STATED PROBLEM:
Copy out the entries exactly, from the first line to the last.

SOURCE MATERIAL:
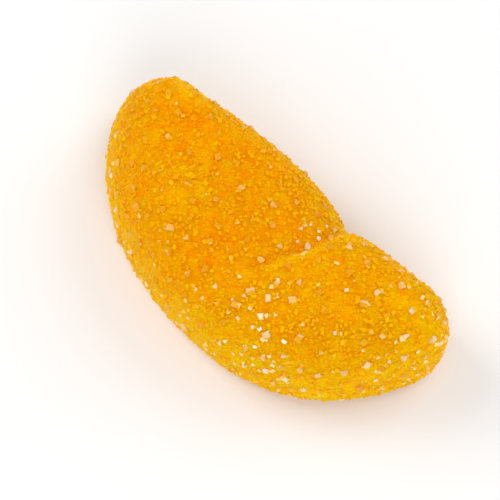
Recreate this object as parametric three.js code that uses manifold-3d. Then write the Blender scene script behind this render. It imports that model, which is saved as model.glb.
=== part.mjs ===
// Sugared jelly fruit slice, in millimetres, +Z up.
//
// A half-moon of fruit jelly lies on its flat underside. The round outer edge faces -Y and
// the inner edge faces +Y, with a shallow notch in it. From the notch a crease runs across
// the upper face and leaves the +X end as a lobe of its own. The slice is thickest under its
// outer rim. Its coarsest sugar crystals are fused to it, so that the whole is one solid.
//
// The surface is a grid over two parameters. u goes once round the edge as seen from above,
// one unit for each of its four stretches. v goes up from the flat underside: one unit for
// the rounded bottom edge, one for the side and shoulder, and one for the face, which ends
// on the spine, a curve from end to end under the middle of the face.

import * as THREE from "three";
import { mergeVertices } from "three/addons/utils/BufferGeometryUtils.js";
import Module from "manifold-3d";

// Plan of the slice, measured from the centre of its round outer edge. The two ends stand
// out past that circle, and each is rounded by a radius of its own.
const OUTER_RADIUS = 21.8;
const INNER_EDGE_Y = -2.3;
const END_REACH = { minus: 0.6, plus: 2.6 };
const END_RADIUS = { minus: 4.4, plus: 5.1 };
const LOBE_BULGE = 1.4; // how far the inner edge bows out between the ends
const NOTCH_X = 7.1;
const NOTCH_DEPTH = 1.2;
const NOTCH_WIDTH = 1.5;

// The spine, where the face's grid lines end.
const SPINE_SHARE = 0.76; // how much of the way out to the centre of an end's rounding
const SPINE_MIDDLE_Y = -11.6;
const SPINE_NOTCH_SHARE = 0.25; // how much of the notch's depth the spine follows

// Thickness of the slice.
const RIM_HEIGHT = 13.2;
const INNER_HEIGHT = 9.6;
const WEDGE_REACH = 19.0; // from the middle of the inner edge to where the full height is
const END_DROP = 1.6; // how much lower the two ends are than the middle of the rim
const FACE_CROWN = 0.5;

// Roundings of the side, from the underside up.
const BASE_EDGE = 1.1;
const OUTER_SHOULDER = 7.4;
const INNER_SHOULDER = 5.2;
const SHOULDER_SHARE = 0.92; // most of the way to the spine that a shoulder may take
const SHOULDER_POWER = 2.5; // 2 is an ellipse, and more is squarer

// The crease that starts at the notch and bends towards the -X end.
const CREASE_DIRECTION = new THREE.Vector2(0.22, -0.98).normalize();
const CREASE_BEND = 0.04; // sideways bow, in millimetres for each square millimetre
const CREASE_DEPTH = 1.7;
const CREASE_FULL = 6.0; // how far along it keeps its full depth
const CREASE_LENGTH = 15.0;
const CREASE_SHARPNESS = 0.6; // half the width of the step across it
const CREASE_REACH = 4.5; // over how far the face climbs back on the -X side
const LOBE_RISE = 0.6;

// The unevenness of soft jelly. Each wave is given by how much its phase grows for each
// millimetre along x, y and z, and by its phase at the origin.
const SWAY = 0.32;
const SWAY_X_WAVE = [0, 0.27, 0.16, 0.9];
const SWAY_Y_WAVE = [0.22, 0, 0.13, 2.4];
const SWELL = 0.022; // as a share of the height
const SWELL_WAVE = [0.31, 0.17, 0, 0.6];
const CROSS_WAVE = [0.24, -0.46, 0, 2.1];
const CROSS_SHARE = 0.6; // the cross wave's share of the swell

// Sugar crystals.
const CRYSTALS = 200;
const CRYSTAL_SIZE = 0.62; // mean length of a crystal's edge
const CRYSTAL_SPREAD = 0.3; // how much the size varies, as a share
const CRYSTAL_PROPORTIONS = new THREE.Vector3(1.15, 0.95, 0.8);
const CRYSTAL_SINK = 0.12; // how far its centre lies under the surface
const CRYSTAL_SPACING = 1.9; // least distance between the centres of two
const CRYSTAL_CLEARANCE = 1.3; // least height of a centre over the underside
const CRYSTAL_TOP_V = 2.99; // how far up v crystals lie: all but to the spine
const SEED = 20731;

// The random draws: each state is the one before times the factor, modulo the modulus.
const DRAW_FACTOR = 48271;
const DRAW_MODULUS = 2 ** 31 - 1;

// Step of u and v over which slopes of the surface are taken.
const SLOPE_STEP = 1e-3;

// Fineness of the grid.
const ARC_STEPS = 48; // along the outer edge, and as many along the inner edge
const TIP_STEPS = 10;
const BASE_RINGS = 2;
const SIDE_RINGS = 12;
const FACE_RINGS = 8;
const CREASE_STATION = 0.645; // how far along the outer edge the grid lines of the crease start
const CROWDING = 0.4; // how much closer together grid lines are there, as a share

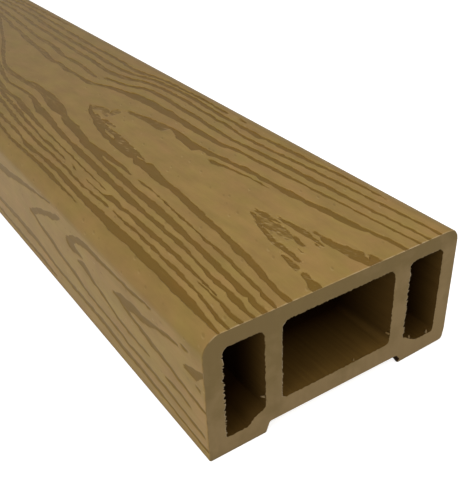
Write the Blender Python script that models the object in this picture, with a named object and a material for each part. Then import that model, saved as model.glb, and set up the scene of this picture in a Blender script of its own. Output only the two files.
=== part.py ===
# Composite handrail: a hollow wood-plastic profile, extruded in one piece and sawn square to length.
# Metres, +Z up. The length runs along Y, X is the width, and the origin is the middle of the underside.

import math

import bpy
from mathutils import Vector

# Overall sizes
LENGTH = 1.800
WIDTH = 0.100
HEIGHT = 0.0475

# Walls of the section
TOP_WALL = 0.0059
SIDE_WALL = 0.0062
WEB = 0.0063
RECESS_FLOOR_WALL = 0.0070
FOOT_WALL = 0.0066

# Side chambers, whose inner foot slopes so that the wall stays thick round the corner of the recess
SIDE_CHAMBER_WIDTH = 0.0150
CHAMBER_SLOPE_RUN = 0.0068

# Recess in the underside, which seats on a post top or a lower rail
RECESS_DEPTH = 0.0040
RECESS_WALL_LEAN = 0.0015

# Corner radii, as the die leaves them
HAND_EDGE_RADIUS = 0.0060
FOOT_EDGE_RADIUS = 0.0015
RECESS_EDGE_RADIUS = 0.0008
CHAMBER_TOP_RADIUS = 0.0020
CHAMBER_FOOT_RADIUS = 0.0014
ARC_STEPS = 8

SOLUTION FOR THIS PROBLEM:
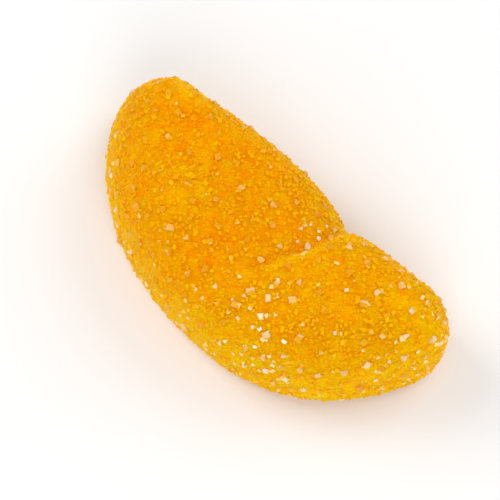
Recreate this object as parametric three.js code that uses manifold-3d. Then write the Blender scene script behind this render. It imports that model, which is saved as model.glb.
=== part.mjs ===
// Sugared jelly fruit slice, in millimetres, +Z up.
//
// A half-moon of fruit jelly lies on its flat underside. The round outer edge faces -Y and
// the inner edge faces +Y, with a shallow notch in it. From the notch a crease runs across
// the upper face and leaves the +X end as a lobe of its own. The slice is thickest under its
// outer rim. Its coarsest sugar crystals are fused to it, so that the whole is one solid.
//
// The surface is a grid over two parameters. u goes once round the edge as seen from above,
// one unit for each of its four stretches. v goes up from the flat underside: one unit for
// the rounded bottom edge, one for the side and shoulder, and one for the face, which ends
// on the spine, a curve from end to end under the middle of the face.

import * as THREE from "three";
import { mergeVertices } from "three/addons/utils/BufferGeometryUtils.js";
import Module from "manifold-3d";

// Plan of the slice, measured from the centre of its round outer edge. The two ends stand
// out past that circle, and each is rounded by a radius of its own.
const OUTER_RADIUS = 21.8;
const INNER_EDGE_Y = -2.3;
const END_REACH = { minus: 0.6, plus: 2.6 };
const END_RADIUS = { minus: 4.4, plus: 5.1 };
const LOBE_BULGE = 1.4; // how far the inner edge bows out between the ends
const NOTCH_X = 7.1;
const NOTCH_DEPTH = 1.2;
const NOTCH_WIDTH = 1.5;

// The spine, where the face's grid lines end.
const SPINE_SHARE = 0.76; // how much of the way out to the centre of an end's rounding
const SPINE_MIDDLE_Y = -11.6;
const SPINE_NOTCH_SHARE = 0.25; // how much of the notch's depth the spine follows

// Thickness of the slice.
const RIM_HEIGHT = 13.2;
const INNER_HEIGHT = 9.6;
const WEDGE_REACH = 19.0; // from the middle of the inner edge to where the full height is
const END_DROP = 1.6; // how much lower the two ends are than the middle of the rim
const FACE_CROWN = 0.5;

// Roundings of the side, from the underside up.
const BASE_EDGE = 1.1;
const OUTER_SHOULDER = 7.4;
const INNER_SHOULDER = 5.2;
const SHOULDER_SHARE = 0.92; // most of the way to the spine that a shoulder may take
const SHOULDER_POWER = 2.5; // 2 is an ellipse, and more is squarer

// The crease that starts at the notch and bends towards the -X end.
const CREASE_DIRECTION = new THREE.Vector2(0.22, -0.98).normalize();
const CREASE_BEND = 0.04; // sideways bow, in millimetres for each square millimetre
const CREASE_DEPTH = 1.7;
const CREASE_FULL = 6.0; // how far along it keeps its full depth
const CREASE_LENGTH = 15.0;
const CREASE_SHARPNESS = 0.6; // half the width of the step across it
const CREASE_REACH = 4.5; // over how far the face climbs back on the -X side
const LOBE_RISE = 0.6;

// The unevenness of soft jelly. Each wave is given by how much its phase grows for each
// millimetre along x, y and z, and by its phase at the origin.
const SWAY = 0.32;
const SWAY_X_WAVE = [0, 0.27, 0.16, 0.9];
const SWAY_Y_WAVE = [0.22, 0, 0.13, 2.4];
const SWELL = 0.022; // as a share of the height
const SWELL_WAVE = [0.31, 0.17, 0, 0.6];
const CROSS_WAVE = [0.24, -0.46, 0, 2.1];
const CROSS_SHARE = 0.6; // the cross wave's share of the swell

// Sugar crystals.
const CRYSTALS = 200;
const CRYSTAL_SIZE = 0.62; // mean length of a crystal's edge
const CRYSTAL_SPREAD = 0.3; // how much the size varies, as a share
const CRYSTAL_PROPORTIONS = new THREE.Vector3(1.15, 0.95, 0.8);
const CRYSTAL_SINK = 0.12; // how far its centre lies under the surface
const CRYSTAL_SPACING = 1.9; // least distance between the centres of two
const CRYSTAL_CLEARANCE = 1.3; // least height of a centre over the underside
const CRYSTAL_TOP_V = 2.99; // how far up v crystals lie: all but to the spine
const SEED = 20731;

// The random draws: each state is the one before times the factor, modulo the modulus.
const DRAW_FACTOR = 48271;
const DRAW_MODULUS = 2 ** 31 - 1;

// Step of u and v over which slopes of the surface are taken.
const SLOPE_STEP = 1e-3;

// Fineness of the grid.
const ARC_STEPS = 48; // along the outer edge, and as many along the inner edge
const TIP_STEPS = 10;
const BASE_RINGS = 2;
const SIDE_RINGS = 12;
const FACE_RINGS = 8;
const CREASE_STATION = 0.645; // how far along the outer edge the grid lines of the crease start
const CROWDING = 0.4; // how much closer together grid lines are there, as a share

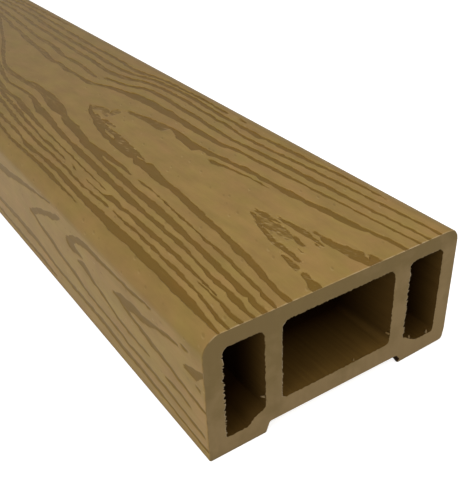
Write the Blender Python script that models the object in this picture, with a named object and a material for each part. Then import that model, saved as model.glb, and set up the scene of this picture in a Blender script of its own. Output only the two files.
=== part.py ===
# Composite handrail: a hollow wood-plastic profile, extruded in one piece and sawn square to length.
# Metres, +Z up. The length runs along Y, X is the width, and the origin is the middle of the underside.

import math

import bpy
from mathutils import Vector

# Overall sizes
LENGTH = 1.800
WIDTH = 0.100
HEIGHT = 0.0475

# Walls of the section
TOP_WALL = 0.0059
SIDE_WALL = 0.0062
WEB = 0.0063
RECESS_FLOOR_WALL = 0.0070
FOOT_WALL = 0.0066

# Side chambers, whose inner foot slopes so that the wall stays thick round the corner of the recess
SIDE_CHAMBER_WIDTH = 0.0150
CHAMBER_SLOPE_RUN = 0.0068

# Recess in the underside, which seats on a post top or a lower rail
RECESS_DEPTH = 0.0040
RECESS_WALL_LEAN = 0.0015

# Corner radii, as the die leaves them
HAND_EDGE_RADIUS = 0.0060
FOOT_EDGE_RADIUS = 0.0015
RECESS_EDGE_RADIUS = 0.0008
CHAMBER_TOP_RADIUS = 0.0020
CHAMBER_FOOT_RADIUS = 0.0014
ARC_STEPS = 8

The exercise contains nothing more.